_Problem details_
Count, in the entries, the lines with "axis". Answer with the number only.

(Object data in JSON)
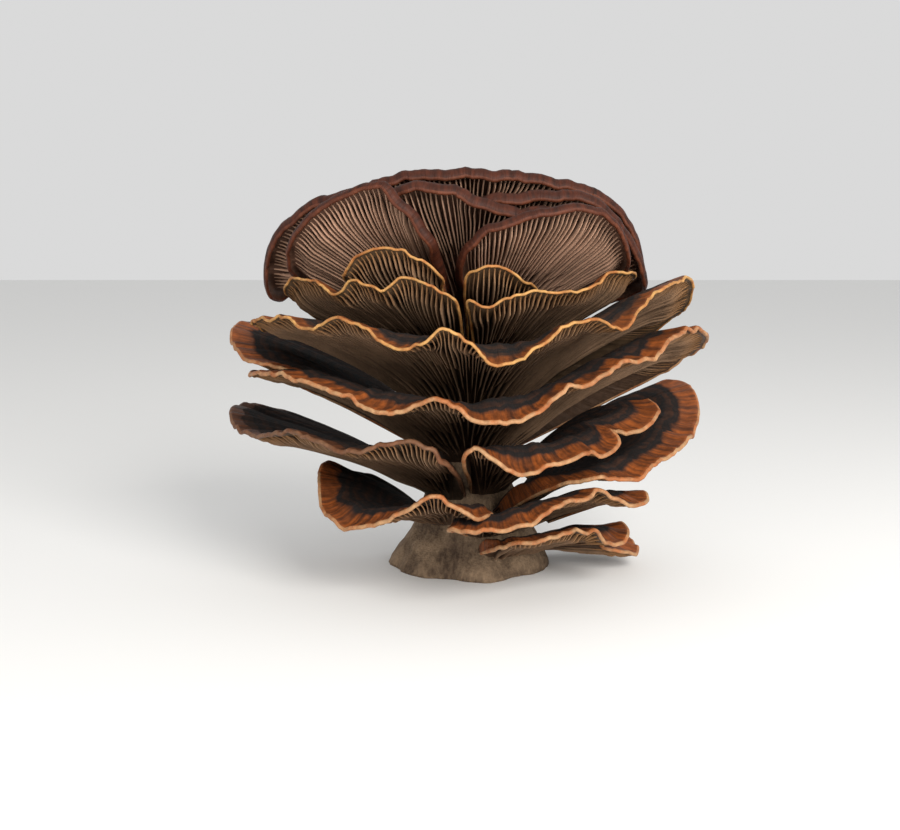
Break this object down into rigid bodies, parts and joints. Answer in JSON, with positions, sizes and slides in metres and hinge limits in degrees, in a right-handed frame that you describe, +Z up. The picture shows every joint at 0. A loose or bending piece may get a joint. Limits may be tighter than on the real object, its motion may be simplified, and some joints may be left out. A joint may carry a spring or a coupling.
{
  "type": "turkey tail mushroom cluster",
  "caption": "Rosette of frilled, gilled bracket caps stacked on one shared holdfast, with a flat cut foot and a flat back.",
  "frame": {"origin": "centre of the holdfast's flat cut foot", "axes": "+Z up, -Y is the front that the caps open towards, +X to the viewer's right, +Y is the flat back"},
  "size_m": [0.241, 0.1419, 0.2022],
  "materials": {
    "crown_cap": "matt red-brown, leathery, with pinkish taupe gills",
    "tier_cap": "velvety, zoned charcoal to rust with a cream margin and grey-brown gills",
    "holdfast": "matt, corky, cream-brown"
  },
  "bodies": {
    "root": {"holdfast": "holdfast", "crown_back": "crown_cap", "crown_right": "crown_cap", "crown_middle": "crown_cap", "ear_left": "crown_cap", "ear_right": "crown_cap", "lobe_left": "tier_cap", "lobe_right": "tier_cap", "tier_1_left": "tier_cap", "tier_1_right": "tier_cap", "tier_2": "tier_cap", "side_lobe_left": "tier_cap", "tier_3": "tier_cap", "tier_4_left": "tier_cap", "tier_4_right": "tier_cap", "tier_5_right": "tier_cap", "tier_5_front": "tier_cap", "tier_6_left": "tier_cap", "tier_6_right": "tier_cap", "foot_lobe": "tier_cap"}
  },
  "joints": []
}
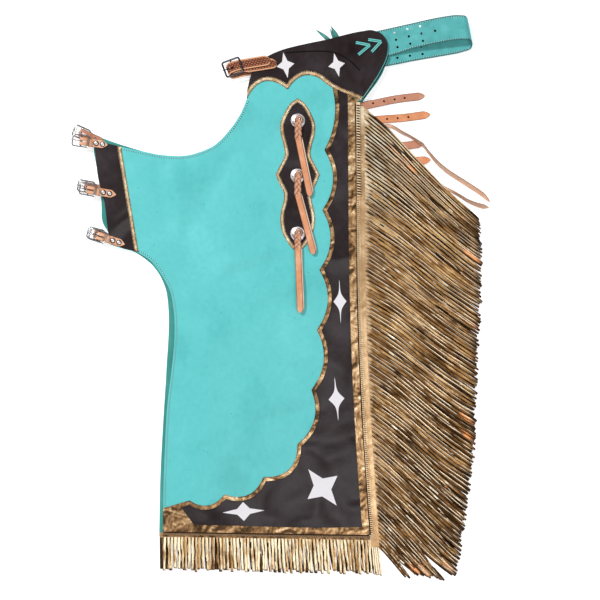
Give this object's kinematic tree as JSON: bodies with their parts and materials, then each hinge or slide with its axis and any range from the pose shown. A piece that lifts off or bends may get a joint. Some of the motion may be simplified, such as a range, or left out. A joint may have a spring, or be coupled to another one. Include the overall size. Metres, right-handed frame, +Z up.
{
  "type": "leather chaps",
  "caption": "Pair of fringed leather rodeo chaps laid flat, legs stacked, with yoke, back belt, buckled waist and thigh straps, scalloped border and concho patch.",
  "frame": {"origin": "middle of the footprint, on the surface the chaps lie on", "axes": "+X from the thigh buckles to the fringed side seam, +Y from the hem to the waist, +Z up from the surface"},
  "size_m": [0.8384, 1.129, 0.0236],
  "materials": {
    "turquoise_leather": "smooth, soft sheen",
    "black_leather": "fine grain, satin",
    "gold_metallic_leather": "metallic foil, crinkled",
    "white_leather": "smooth, satin",
    "tan_strap_leather": "smooth strap leather, satin",
    "tooled_strap_leather": "basketweave stamped, satin",
    "nickel": "polished nickel plate",
    "gunmetal": "dark plated steel"
  },
  "bodies": {
    "chaps": {"lower_leg": "turquoise_leather", "upper_leg": "turquoise_leather", "back_belt": "turquoise_leather", "chevron_front": "turquoise_leather", "chevron_back": "turquoise_leather", "lace_tail_front": "turquoise_leather", "lace_tail_back": "turquoise_leather", "border_black": "black_leather", "yoke_black": "black_leather", "patch_black": "black_leather", "tab_black": "black_leather", "border_gold": "gold_metallic_leather", "yoke_gold": "gold_metallic_leather", "patch_gold": "gold_metallic_leather", "tab_gold": "gold_metallic_leather", "side_welt": "gold_metallic_leather", "side_fringe": "gold_metallic_leather", "hem_fringe": "gold_metallic_leather", "lower_side_fringe": "gold_metallic_leather", "lower_hem_fringe": "gold_metallic_leather", "star_yoke_front": "white_leather", "star_yoke_back": "white_leather", "star_side_top": "white_leather", "star_side_bottom": "white_leather", "star_corner": "white_leather", "star_hem": "white_leather", "waist_chape": "tooled_strap_leather", "waist_billet": "tooled_strap_leather", "waist_frame": "gunmetal", "waist_prong": "gunmetal", "strap_1": "tan_strap_leather", "strap_2": "tan_strap_leather", "strap_3": "tan_strap_leather", "strap_4": "tan_strap_leather", "strap_5": "tan_strap_leather", "strap_6": "tan_strap_leather", "string_top": "tan_strap_leather", "concho_top": "nickel", "chape_upper_top": "tan_strap_leather", "frame_upper_top": "nickel", "chape_lower_top": "tan_strap_leather", "frame_lower_top": "nickel", "prong_lower_top": "nickel", "string_middle": "tan_strap_leather", "concho_middle": "nickel", "chape_upper_middle": "tan_strap_leather", "frame_upper_middle": "nickel", "chape_lower_middle": "tan_strap_leather", "frame_lower_middle": "nickel", "prong_lower_middle": "nickel", "string_bottom": "tan_strap_leather", "concho_bottom": "nickel", "chape_upper_bottom": "tan_strap_leather", "frame_upper_bottom": "nickel", "chape_lower_bottom": "tan_strap_leather", "frame_lower_bottom": "nickel", "prong_lower_bottom": "nickel"},
    "prong_top": {"prong_upper_top": "nickel"},
    "prong_middle": {"prong_upper_middle": "nickel"},
    "prong_bottom": {"prong_upper_bottom": "nickel"}
  },
  "joints": [
    {"name": "prong_top_swing", "type": "hinge", "parent": "chaps", "child": "prong_top", "pos_m": [-0.3986, 0.314, 0.01555], "axis": [0.1392, 0.9903, 0], "range_deg": [0, 125]},
    {"name": "prong_middle_swing", "type": "hinge", "parent": "chaps", "child": "prong_middle", "pos_m": [-0.3842, 0.217, 0.01555], "axis": [0.1736, 0.9848, 0], "range_deg": [0, 125]},
    {"name": "prong_bottom_swing", "type": "hinge", "parent": "chaps", "child": "prong_bottom", "pos_m": [-0.3642, 0.125, 0.01555], "axis": [0.309, 0.9511, 0], "range_deg": [0, 125]}
  ]
}
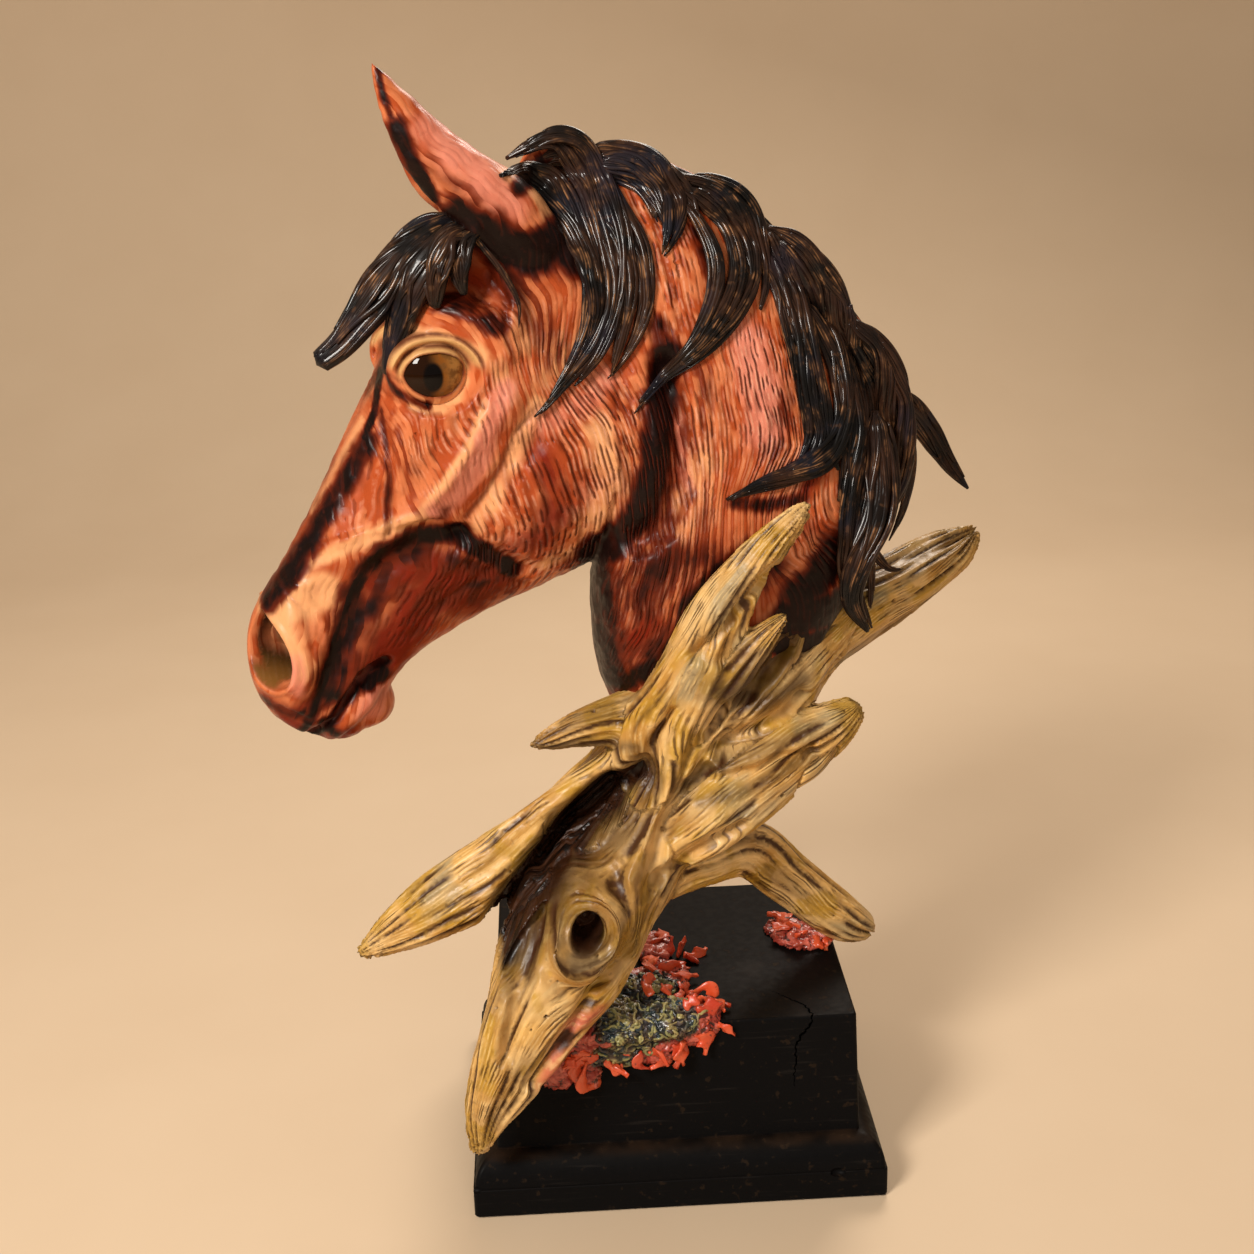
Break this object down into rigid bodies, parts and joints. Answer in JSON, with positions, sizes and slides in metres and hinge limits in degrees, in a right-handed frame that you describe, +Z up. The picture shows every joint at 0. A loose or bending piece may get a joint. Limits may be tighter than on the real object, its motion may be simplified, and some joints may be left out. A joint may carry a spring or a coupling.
{
  "type": "horse head sculpture",
  "caption": "Horse head with pricked ears, forelock and flowing mane rising out of forked driftwood, set on a moulded rectangular plinth.",
  "frame": {"origin": "centre of the plinth's underside", "axes": "+Z up; the horse faces -X and shows its left side to -Y"},
  "size_m": [0.2654, 0.1423, 0.3974],
  "materials": {
    "horse_coat": "cast resin painted red-brown, with dark washes in the recesses and pink and tan dry-brushed highlights, satin",
    "mane": "cast resin painted black-brown, glossy, with a worn brown dry-brush on the strands",
    "driftwood": "cast resin painted as weathered wood, ochre and cream over brown grooves, satin",
    "blossom": "cast resin painted coral red with dark green and yellow lichen",
    "black_lacquer": "satin black lacquer, lightly worn, with a hairline crack",
    "eye": "glossy amber-brown with a black pupil"
  },
  "bodies": {
    "root": {"horse_head_on_driftwood": "horse_coat", "plinth": "black_lacquer", "eye_left": "eye", "eye_right": "eye"}
  },
  "joints": []
}
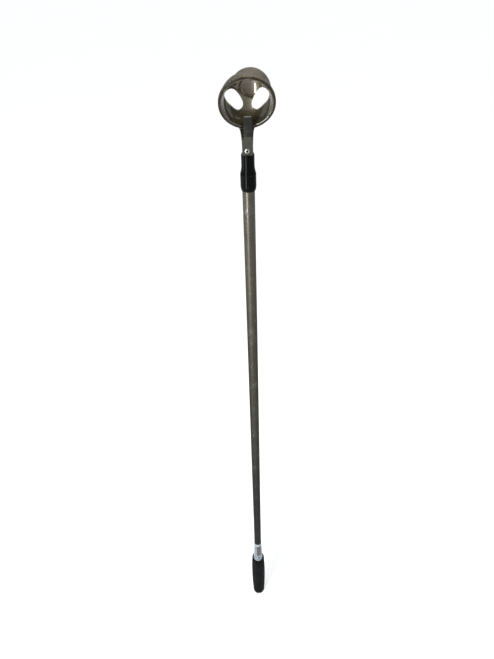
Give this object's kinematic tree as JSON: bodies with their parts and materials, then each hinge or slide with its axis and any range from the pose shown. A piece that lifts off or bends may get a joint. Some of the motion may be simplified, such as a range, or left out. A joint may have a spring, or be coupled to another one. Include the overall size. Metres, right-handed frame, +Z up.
{
  "type": "telescopic golf ball retriever",
  "caption": "Telescopic pole with a rubber grip and a windowed metal cup whose sprung finger holds a ball; nested tubes slide out and swivel.",
  "frame": {"origin": "centre of the flat butt face of the grip", "axes": "+Z up the pole to the head, -Y out of the cup's mouth, +X to the right of someone facing the mouth"},
  "size_m": [0.0515, 0.0395, 1.0135],
  "materials": {
    "grip_rubber": "matte",
    "core_plastic": "matte",
    "label_film": "satin",
    "plug_plastic": "matte",
    "bush_plastic": "matte",
    "tube_steel": "satin",
    "fitting_plastic": "gloss",
    "head_metal": "satin nickel",
    "spring_steel": "satin",
    "rivet_metal": "bright",
    "mandrel_steel": "dull"
  },
  "bodies": {
    "handle": {"grip_sleeve": "grip_rubber", "grip_core": "core_plastic", "label_wrap": "label_film", "outer_end_plug": "plug_plastic", "outer_tube": "tube_steel", "outer_mouth_bush": "bush_plastic"},
    "second_slider": {"second_tail_plug": "plug_plastic"},
    "second_section": {"second_tube": "tube_steel", "second_mouth_bush": "bush_plastic"},
    "third_slider": {"third_tail_plug": "plug_plastic"},
    "third_section": {"third_tube": "tube_steel", "third_mouth_bush": "bush_plastic"},
    "inner_slider": {"inner_tail_plug": "plug_plastic"},
    "head_section": {"inner_tube": "tube_steel", "tube_collar": "fitting_plastic", "head_socket": "fitting_plastic", "head_cup": "head_metal", "clip_base": "spring_steel", "clip_rivet": "rivet_metal", "rivet_mandrel": "mandrel_steel"},
    "spring_finger": {"clip_finger": "spring_steel"}
  },
  "joints": [
    {"name": "second_slide", "type": "slide", "parent": "handle", "child": "second_slider", "axis": [0, 0, 1], "range_m": [0, 0.815]},
    {"name": "second_swivel", "type": "hinge", "parent": "second_slider", "child": "second_section", "pos_m": [0, 0, 0.5], "axis": [0, 0, 1], "continuous": true},
    {"name": "third_slide", "type": "slide", "parent": "second_section", "child": "third_slider", "axis": [0, 0, 1], "range_m": [0, 0.791]},
    {"name": "third_swivel", "type": "hinge", "parent": "third_slider", "child": "third_section", "pos_m": [0, 0, 0.5], "axis": [0, 0, 1], "continuous": true},
    {"name": "inner_slide", "type": "slide", "parent": "third_section", "child": "inner_slider", "axis": [0, 0, 1], "range_m": [0, 0.767]},
    {"name": "inner_swivel", "type": "hinge", "parent": "inner_slider", "child": "head_section", "pos_m": [0, 0, 0.5], "axis": [0, 0, 1], "continuous": true},
    {"name": "finger_flex", "type": "hinge", "parent": "head_section", "child": "spring_finger", "pos_m": [0, -0.0044, 0.9582], "axis": [-1, 0, 0], "range_deg": [0, 33], "stiffness_Nm_per_rad": 0.08}
  ]
}
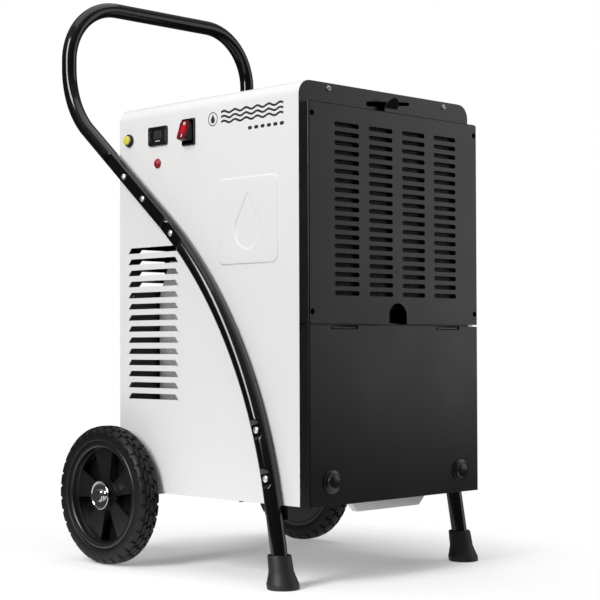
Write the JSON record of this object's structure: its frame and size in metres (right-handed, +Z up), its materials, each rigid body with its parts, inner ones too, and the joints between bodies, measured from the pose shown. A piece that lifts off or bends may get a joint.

_The output_
12